Soldurma: soldurma taze çay yapraklarının içindeki yüzde 70-80 oranındaki suyun yüzde 50-55'e düşürülmesi işlemi. Soldurma teknelerindeki çayların solma süresi yaş çayın tazeliği ve ıslaklık durumuna, hava ve çalışma koşullarına göre değişir. Soldurma sonucunda yaprakların hücre özsuları daha yoğun hale gelir ve kıvırma işlemi için uygun elastiki yapı temin edilir. Taze yapraklar soldurulmadan doğrudan doğruya kıvırmaya tabi tutulursa, hücre özsuyunun dışarı çıkması ve hücre parçalanması tam olmaz, yapraklarda kıvrılmadan ziyade kırılma meydana gelir, presleme esnasında kıvırmadan akan sularla çayın içerisinde bulunan etkin maddeler dışarı atılır. Solmuş yaprağın; sarkık, halsiz ve porsumuş durumda olması, canlı ve parlak olmaması, sap kısımlarının kırılmadan eğilir ve bükülebilir durumda olması yaş çayın iyi solduğunun göstergesidir.
 
Teknelere verilen hava sıcaklığı düşük rakımlarda 38 °C, yüksek bölgelerde 32 °C'yi geçmeyecek şekilde ayarlanır. Isının yüksek olması durumunda yapraklarda kuruma ve yanmalar meydana gelir. Kurumuş ve yanmış çaylarda kıvırma ve fermentasyon istenildiği gibi olmayacağından elde edilecek çayın kalitesi son derece düşük olur.

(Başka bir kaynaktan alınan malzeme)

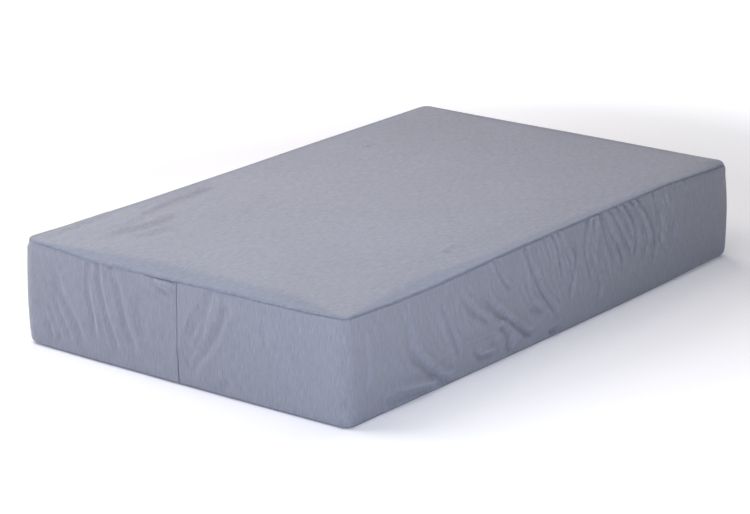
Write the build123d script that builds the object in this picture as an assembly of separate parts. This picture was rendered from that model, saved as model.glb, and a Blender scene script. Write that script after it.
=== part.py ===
"""Memory foam mattress, small double, in a loose knitted cover that zips off along one long side.

Millimetres. X runs across the width, Y along the length with the foot end at -Y, Z is up.
The origin is the middle of the underside, on the surface that the mattress rests on.
"""
from build123d import *
import math
import os

# ---------------------------------------------------------------- driving dimensions
FOAM_W, FOAM_L = 1200.0, 1900.0          # foam core, plan
FOAM_R_PLAN = 45.0                       # vertical corners of the core
FOAM_R_EDGE = 20.0                       # top and bottom edges, pulled round by the cover
FOAM_Z0 = 3.0                            # underside of the core
BASE_LOWER_T = 90.0                      # high-resilience base foam, lower slab
BASE_UPPER_T = 85.0                      # high-resilience base foam, zoned slab
TRANSITION_T = 50.0                      # medium foam that the memory foam rests on
MEMORY_T = 75.0                          # slow-recovery comfort foam

SOCK_GAP, SOCK_T = 0.3, 1.0              # knitted inner sleeve
COVER_SIDE_GAP, COVER_T = 2.0, 1.5       # loose outer cover
COVER_BOTTOM_GAP, COVER_TOP_GAP = 0.2, 1.4
COVER_R_IN = 21.5                        # inner radius of the cover's top and bottom edges

TOP_SEAM_Z = 298.0                       # top panel meets the side band, on the upper edge's curve
BOTTOM_SEAM_Z = 8.0                      # side band meets the underside, on the lower edge's curve
FOOT_JOINT_X = 5.0                       # the band's two ends meet near the middle of the foot end
JOINT_SLIT = 0.4

# zoning cuts in the upper base slab: (first y, last y, spacing)
ZONES = [(520.0, 700.0, 36.0), (-140.0, 120.0, 32.5), (-640.0, -460.0, 36.0)]
CUT_W, CUT_DEPTH, CUT_MARGIN = 4.0, 36.0, 60.0

# zip, along the -X long side
ZIP_Z = 34.0
ZIP_HALF = 840.0                         # half the window's length
WINDOW_HALF = 7.0                        # half the window's height
TAPE_T, TAPE_W, TAPE_GAP, TAPE_END = 0.5, 15.2, 0.8, 12.0
COIL_T, COIL_IN, COIL_OUT, COIL_END = 2.2, 0.65, 3.6, 836.0
SLIDER_Y = 826.0                         # slider's middle with the zip shut
SLIDER_L, SLIDER_HALF = 13.0, 4.9
PULL_L = 27.0

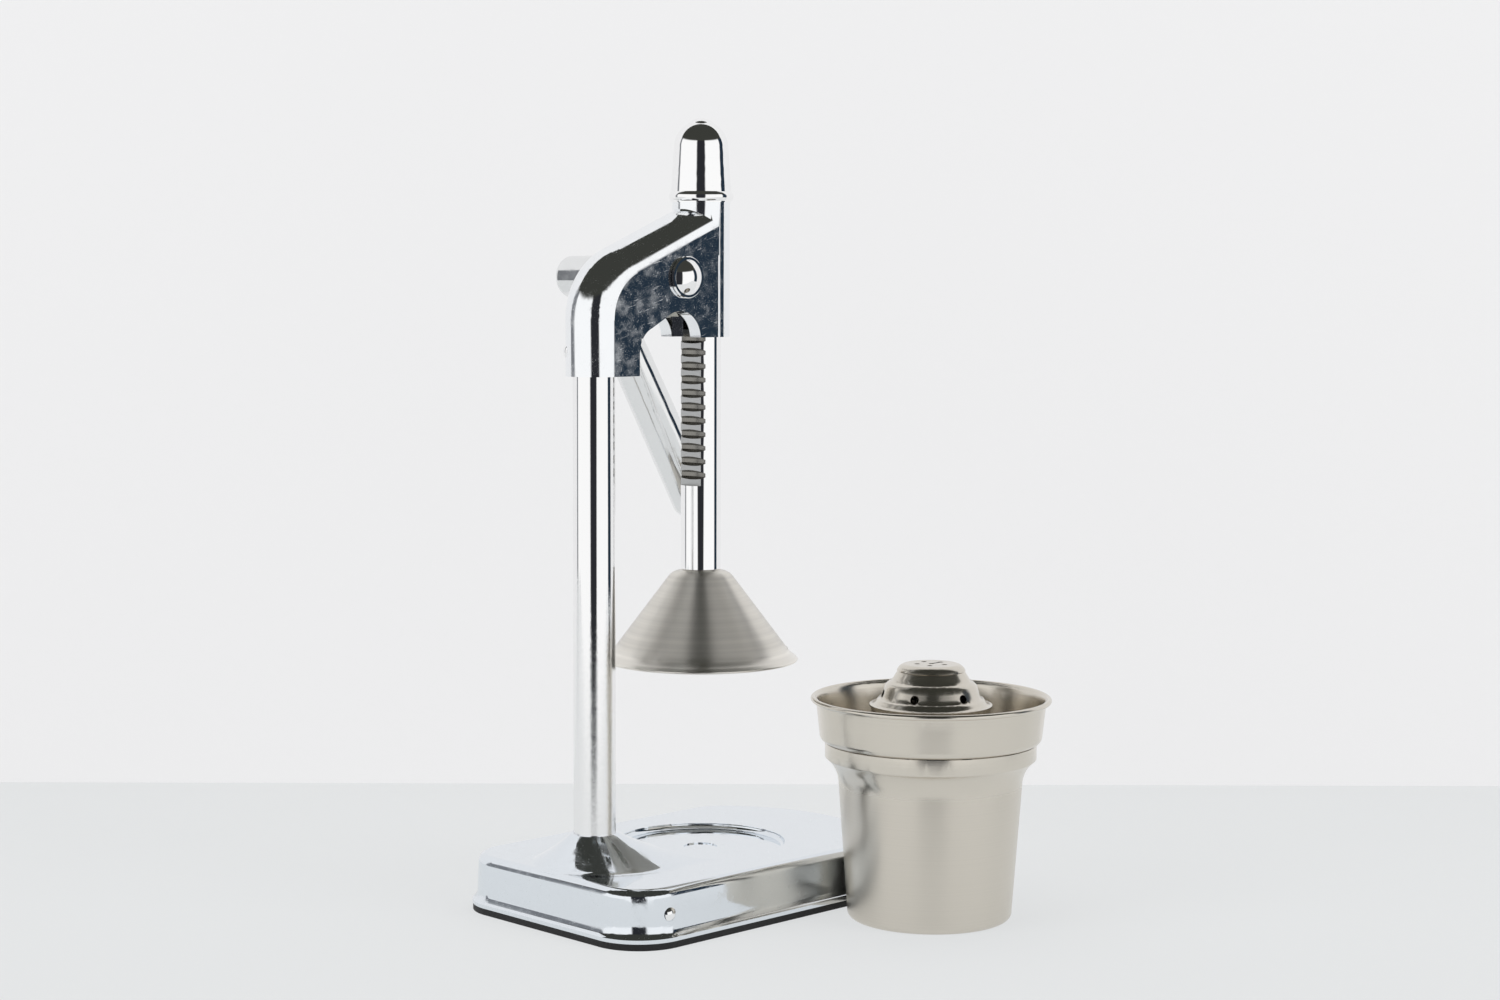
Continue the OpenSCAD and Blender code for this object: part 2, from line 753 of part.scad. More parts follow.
module thrust_washer() {
    color("#b5924a") translate([pinion_x, washer_y, pinion_z]) rotate([-90, 0, 0]) difference() {
        cylinder(r = 9, h = washer_h, $fn = fine);
        translate([0, 0, -1]) cylinder(r = shaft_r, h = 4, $fn = fine);
    }
}

// Places a piece in the lever's own frame: its z axis runs from the pinion axis along the lever
module along_lever() {
    translate([pinion_x, lever_y, pinion_z]) rotate([0, 180 - lever_lean, 0]) children();
}

module lever_hub() {
    color("#d3d6da") difference() {
        translate([pinion_x, hub_y, pinion_z]) rotate([-90, 0, 0]) difference() {
            rotate_extrude($fn = fine) {
                square([hub_r, hub_end - hub_y - hub_round]);
                square([hub_r - hub_round, hub_end - hub_y]);
                translate([hub_r - hub_round, hub_end - hub_y - hub_round])
                    circle(r = hub_round, $fn = fine);
            }
            translate([0, 0, -1]) cylinder(r = shaft_r, h = shaft_end - hub_y + 1, $fn = fine);
            translate([0, 0, pin_y - hub_y]) rotate([90, 0, 0])
                cylinder(r = pin_r, h = 40, center = true, $fn = 48);
        }
        along_lever() translate([0, 0, -2]) cylinder(r = stud_r, h = 20, $fn = fine);
    }
}

module hub_pin() {
    color("#8c8f94") translate([pinion_x, pin_y, pinion_z])
        cylinder(r = pin_r, h = 2 * hub_r - 0.6, center = true, $fn = 48);
}

module lever_stud() {
    color("#8c8f94") along_lever() {
        translate([0, 0, -2]) cylinder(r = stud_r, h = 30, $fn = fine);
        translate([0, 0, 14]) cylinder(r = handle_r - handle_wall - 0.1, h = 12, $fn = fine);
    }
}

module lever_handle() {
    wide = handle_end_r - handle_wall;
    color("#d3d6da") difference() {
        along_lever() difference() {
            translate([0, 0, handle_start])
                cylinder(r1 = handle_r, r2 = handle_end_r, h = handle_end - handle_start, $fn = fine);
            translate([0, 0, 26]) cylinder(r1 = handle_r - handle_wall, r2 = wide,
                                           h = handle_end - 25.9, $fn = fine);
            cylinder(r = handle_r - handle_wall - 0.1, h = 30, $fn = fine);
        }
        translate([pinion_x, 0, pinion_z]) rotate([-90, 0, 0])
            cylinder(r = hub_r, h = 100, $fn = fine);
    }
}

module lever_end_plug() {
    color("#c9ccd1") along_lever() translate([0, 0, handle_end]) {
        rotate_extrude($fn = fine) intersection() {
            union() {
                square([handle_end_r - end_round, end_round]);
                translate([handle_end_r - end_round, 0]) circle(r = end_round, $fn = fine);
            }
            square([20, 20]);
        }
        translate([0, 0, -10])
            cylinder(r = handle_end_r - handle_wall - 0.15, h = 10.5, $fn = fine);
    }
}

// Filled side view of the cup, thinned by a depth from the outside
module cup_outline(depth) {
    foot = cup_foot_r - depth;
    difference() {
        union() {
            polygon([[0, depth], [cup_foot_r - foot_round, depth], [foot, foot_round],
                     [flare_r - depth, flare_z], [0, flare_z]]);
            translate([cup_foot_r - foot_round, foot_round])
                circle(r = foot_round - depth, $fn = fine);
            translate([0, flare_z - 0.5]) square([flare_r - 1.2 - depth, 1]);
            translate([0, flare_z]) square([cup_mouth_r - depth, cup_h - flare_z]);
        }
        translate([flare_r + flare_arc, flare_z]) circle(r = flare_arc + depth, $fn = 2 * fine);
    }
}

module cup() {
    color("#b5b1aa") translate([cup_x, cup_y, 0]) rotate_extrude($fn = 2 * fine)
        difference() {
            cup_outline(0);
            cup_outline(sheet);
        }
}

// Filled side view of the strainer bowl over the cup's mouth, thinned by a depth
module bowl_outline(depth) {
    wall_r = bowl_floor_r + bowl_round;
    polygon([[0, depth], [bowl_floor_r, depth], [wall_r - depth, bowl_round],
             [bowl_waist_r - depth, strainer_h - 3.6], [bowl_waist_r + 0.5 - depth, strainer_h - 2],
             [rim_r - 2 * bead_r + 0.6 - depth, strainer_h - 0.8],
             [rim_r - 2 * bead_r + 0.6 - depth, strainer_h + 1], [0, strainer_h + 1]]);
    translate([bowl_floor_r, bowl_round]) circle(r = bowl_round - depth, $fn = fine);
}

module strainer_bowl() {
    color("#b5b1aa") translate([cup_x, cup_y, strainer_z]) difference() {
        rotate_extrude($fn = 2 * fine) difference() {
            union() {
                intersection() {
                    bowl_outline(0);
                    square([60, strainer_h - 0.8]);
                }
                translate([rim_r - bead_r, strainer_h - bead_r]) circle(r = bead_r, $fn = 48);
                // Step that drops into the cup's mouth
                translate([0, -1.6]) square([cup_mouth_r - sheet - 0.4, 3]);
            }
            bowl_outline(sheet);
            translate([0, -3]) square([collar_r - sheet, 30]);
            translate([0, -0.6]) square([cup_mouth_r - 2 * sheet - 0.4, 3]);
        }
        for (step = [0:drain_holes - 1])
            rotate([0, 0, (step + 0.5) * 360 / drain_holes]) translate([drain_r, 0, -5])
                cylinder(r = drain_hole_r, h = 10, $fn = 32);
    }
    // Raised collar that carries the reamer dome
    color("#b5b1aa") translate([cup_x, cup_y, strainer_z - 1.6]) difference() {
        cylinder(r = collar_r, h = tier3_h + 1.4, $fn = fine);
        translate([0, 0, -1]) cylinder(r = collar_r - sheet, h = 40, $fn = fine);
    }
}

// Filled side view of the stepped dome, thinned by a depth
module reamer_outline(depth) {
    crown = reamer_h - depth;
    shoulder = 4.5;
    polygon([[0, tier3_h - 0.2], [reamer_r - depth - 0.8, tier3_h - 0.2],
             [tier2_r + 0.9 - depth, tier2_h], [tier2_r - depth, tier2_h],
             [tier2_r - 2.2 - depth, tier1_h - 1.8], [tier1_r - depth, tier1_h],
             [tier1_r - 0.8 - depth, tier1_h], [crown_r + shoulder - 1 - depth, reamer_h - 2.6],
             [crown_r, crown], [0, crown]]);
    intersection() {
        translate([crown_r, reamer_h - shoulder]) circle(r = shoulder - depth, $fn = fine);
        translate([0, reamer_h - 3]) square([40, 4]);
    }
}

module reamer_dome() {
    color("#bdbab4") translate([cup_x, cup_y, strainer_z]) difference() {
        rotate_extrude($fn = 2 * fine) difference() {
            union() {
                reamer_outline(0);
                translate([0, tier3_h - 0.2]) square([reamer_r, 0.9]);
            }
            intersection() {
                reamer_outline(sheet);
                translate([0, tier3_h - 0.2]) square([40, 40]);
            }
        }
        for (step = [0:reamer_holes - 1])
            rotate([0, 0, (step + 0.37) * 360 / reamer_holes]) translate([16, 0, hole_h])
                rotate([0, 90, 0]) cylinder(r = hole_r, h = 14, $fn = 32);
        for (step = [0:crown_holes - 1])
            rotate([0, 0, step * 360 / crown_holes]) translate([6.5, 0, reamer_h - 4])
                cylinder(r = crown_hole_r, h = 8, $fn = 32);
        translate([0, 0, reamer_h - 4]) cylinder(r = crown_hole_r, h = 8, $fn = 32);
    }
}

base_shell();
base_edging();
base_rivets();
column_tube();
column_plug();
column_washer();
column_bolt();
head_casting();
collar_screw();
shaft_bushes();
dome_cap();
press_rod();
stop_washer();
stop_screw();
press_cone();
cone_washer();
cone_screw();
pinion();
pinion_shaft();
pinion_key();
cap_nut();
thrust_washer();
lever_hub();
hub_pin();
lever_stud();
lever_handle();
lever_end_plug();
cup();
strainer_bowl();
reamer_dome();
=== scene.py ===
# %% [markdown]
# # A lever press for citrus fruit, dressed over its working frame
#
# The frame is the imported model: every piece in its place, in metres, with its joints. This script
# gives it surfaces. Bright plate shows every flat facet of a meshed curve, so each piece that is
# seen is taken over here with smooth shading, and stands in for its plain solid.

# %% Frame
import json
from math import atan2, cos, pi, radians, sin

import bmesh
import bpy
from mathutils import Matrix, Vector


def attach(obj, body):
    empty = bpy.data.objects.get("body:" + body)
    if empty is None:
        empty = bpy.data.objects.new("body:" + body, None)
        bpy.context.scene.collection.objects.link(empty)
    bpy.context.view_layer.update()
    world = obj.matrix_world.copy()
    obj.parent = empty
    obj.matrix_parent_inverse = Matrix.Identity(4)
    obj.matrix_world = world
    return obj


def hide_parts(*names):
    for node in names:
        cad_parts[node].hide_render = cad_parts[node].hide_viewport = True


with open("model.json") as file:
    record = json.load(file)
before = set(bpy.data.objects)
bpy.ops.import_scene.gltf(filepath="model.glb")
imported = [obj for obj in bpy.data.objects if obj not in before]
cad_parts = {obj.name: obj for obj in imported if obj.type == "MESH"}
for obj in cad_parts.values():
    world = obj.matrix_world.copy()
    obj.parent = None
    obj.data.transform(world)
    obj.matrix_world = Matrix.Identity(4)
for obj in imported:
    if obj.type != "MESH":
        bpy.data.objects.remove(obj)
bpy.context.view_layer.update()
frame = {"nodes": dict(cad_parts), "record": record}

MM = 0.001
print("nodes in the frame:", len(frame["nodes"]))

# %% [markdown]
# The camera comes first. It looks down a little at a corner of the base, from a long way off for a
# piece this small, so the column and the rod stay nearly upright and parallel.

# %% Camera
CAMERA_PLACE = Vector((-839.2, -885.2, 291.6)) * MM
YAW, PITCH, ROLL = 0.7775, 0.0857, 0.0027
LENS_MM, SENSOR_MM = 63.161, 36
NEAREST_SEEN = 50 * MM

level = Vector((sin(YAW), cos(YAW), 0))
side = Vector((cos(YAW), -sin(YAW), 0))
ahead = level * cos(PITCH) - Vector((0, 0, sin(PITCH)))
above = Vector((0, 0, cos(PITCH))) + level * sin(PITCH)
right = side * cos(ROLL) + above * sin(ROLL)
up = above * cos(ROLL) - side * sin(ROLL)

camera_data = bpy.data.cameras.new("studio_camera")
camera_data.lens = LENS_MM
camera_data.sensor_width = SENSOR_MM
camera_data.clip_start = NEAREST_SEEN
camera = bpy.data.objects.new("studio_camera", camera_data)
bpy.context.scene.collection.objects.link(camera)
turned = Matrix((right, up, -ahead)).transposed().to_4x4()
camera.matrix_world = Matrix.Translation(CAMERA_PLACE) @ turned
bpy.context.scene.camera = camera
bpy.context.scene.view_settings.view_transform = "Standard"
print("camera at", tuple(round(v, 3) for v in CAMERA_PLACE))

# %% [markdown]
# Colours are written the way a paint chart gives them, as sRGB hex, and one function turns them
# into the linear numbers that a shader works with. One more function adds a node, sets its values
# and makes its links, so that each finish below reads as a short recipe.

# %% Colour and node helpers
def paint(code):
    """Linear colour of an sRGB hex code."""
    parts = [int(code[i:i + 2], 16) / 255 for i in (1, 3, 5)]
    return tuple(c / 12.92 if c <= 0.04045 else ((c + 0.055) / 1.055) ** 2.4 for c in parts) + (1,)


def add(tree, kind, settings=None, **inputs):
    """Adds a node with its properties, and its inputs by name or, as i0 and i1, by number."""
    node = tree.nodes.new(kind)
    for key, value in (settings or {}).items():
        setattr(node, key, value)
    for key, value in inputs.items():
        name = key.replace("_", " ")
        socket = node.inputs[int(key[1:])] if key[1:].isdigit() else node.inputs[name]
        if isinstance(value, bpy.types.NodeSocket):
            tree.links.new(value, socket)
        else:
            socket.default_value = value
    return node


def new_finish(name):
    """An empty material, ready for a shader."""
    finish = bpy.data.materials.new(name)
    finish.use_nodes = True
    finish.node_tree.nodes.clear()
    return finish, finish.node_tree


print("mid grey is", round(paint("#808080")[0], 3))

# %% [markdown]
# The stage is a pale table that runs back to a pale board, both plain. Bright metal is nothing but
# its surroundings, so where they end matters: past the right edge of the table a polished cheek
# mirrors the dark of the room, and over the low board a curved back mirrors the ceiling. The eye
# and the metal see a colour that glows by itself, so that the lamps only add the shadow.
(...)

Kıvırma; solmuş çay yaprağının değişik çay imalat makinelerinde parçalanması, ezilmesi ve bükülmesiyle hücre öz suyunun kıvrılmış yaprak yüzeyine yayılması ve oksidasyonun başlaması işlemidir.
 
Fermentasyon; fermantasyon, kıvrılan yaş çay yaprağının hücre öz suyunda bulunan kimyasal bileşiklerinin oksidaz enziminin tesiri ile biyolojik değişikliğe uğrayarak siyah çayda istenen renk, burukluk, parlaklık, koku ve aromanın oluşması olayıdır. Çay imalatında ilk kalite kontrolü fermantasyon safhasında yapılır. Bu esnada çayın kıvrılma ve solma durumu hakkında bilgi edinilir. Fermentasyon esnasında nispi rutubet yaklaşık yüzde 90-95 civarında tutulmalıdır. Sıcaklık hava şartlarına bağlı olarak 21-32°C arasında olabilir. Çay da ideal bir oksidasyon 24-26°C arasındadır. Çay liköründe parlaklık ve canlılık düşük sıcaklıkta yapılan oksidasyon da artar. Sıcaklığın yüksekliği nispetinde canlılık azalır, mat ve donuk bir renk oluşu.
 
Kurutma; kıvrılmış ve fermente olmuş çay yaprağının fırınlanarak nem oranını yüzde 2-4 seviyelerine indirme işlemidir. Kurutmanın amacı: enzim oksidasyonunu durdurarak, kazanılan özelliklerin ve oluşan maddelerin yitirilmesine engel olacak ortamı oluşturmak, çayı depolanabilir, paketlenebilir ve taşınabilir duruma getirmektir.
 
Kurutmada giriş sıcaklığı 90-100°C, çıkış sıcaklığı 45-60°C arasında olur. Çıkış dereceleri farklı davlumbaz sistemlerine göre değişebilir.
 
Tasnif ve ambalajlama; tasnif; fırından çıkan kuru çayların önceden belirlenen standart elek tellerinden geçirilmek suretiyle incelik, kalınlık ve kalitelerine göre ayrılma işlemidir.
 
 
Gerek fırın çıkışında gerekse tasnifin çeşitli aşamalarında kurutulmuş çaylar lif tutucularından geçirilerek lif ve çay çöplerinden ayrılırlar. Çaylar fırınlardan çıktıktan sonra ihtiva ettikleri yüzde 2-4 nispetindeki rutubet miktarı ile ancak iyi tasnif edilebilir. Bekletilen ve iyi muhafaza edilemeyen çayların rutubet miktarları arttığından ve elastikiyet kazandıklarından tasnifleri iyi yapılamaz ve kısa zamanda küflenerek sağlığa zararlı hale gelir.
 
Nem ve ışık geçirmeyen ambalajlarda depolanmalıdır. Çayda en önemli bozulma; neminin yüzde 66’ ya kadar yükselmesidir. Bu yüzden ambalaja dikkat edilmelidir. Siyah çay ambalajlanmadan en fazla 1 hafta muhafaza edilebilir.


Notlar...
 
*Çayları birçok kritere göre sınıflara ayırmak mümkün olmakla beraber; üç temel çay çeşidi vardır. Bunlar, siyah çay, yeşil çay ve beyaz çaydır. Bunların dışında, yetiştiği bahçe, yaprak boyutu, işleme yöntemi, fermantasyon yöntemlerine göre de sınıflara ayırmak mümkündür. "Bitki çayı" terimi meyve ve bitkilerin işlenmesi ile elde edilen içecekleri kapsar. Kuşburnu gibi bitki çaylarında gerçekte çay yaprakları yoktur. Bazı bitkilerin aromaları çaylara eklenerek meyve ve bitki aromalı çaylar elde edilmektedir.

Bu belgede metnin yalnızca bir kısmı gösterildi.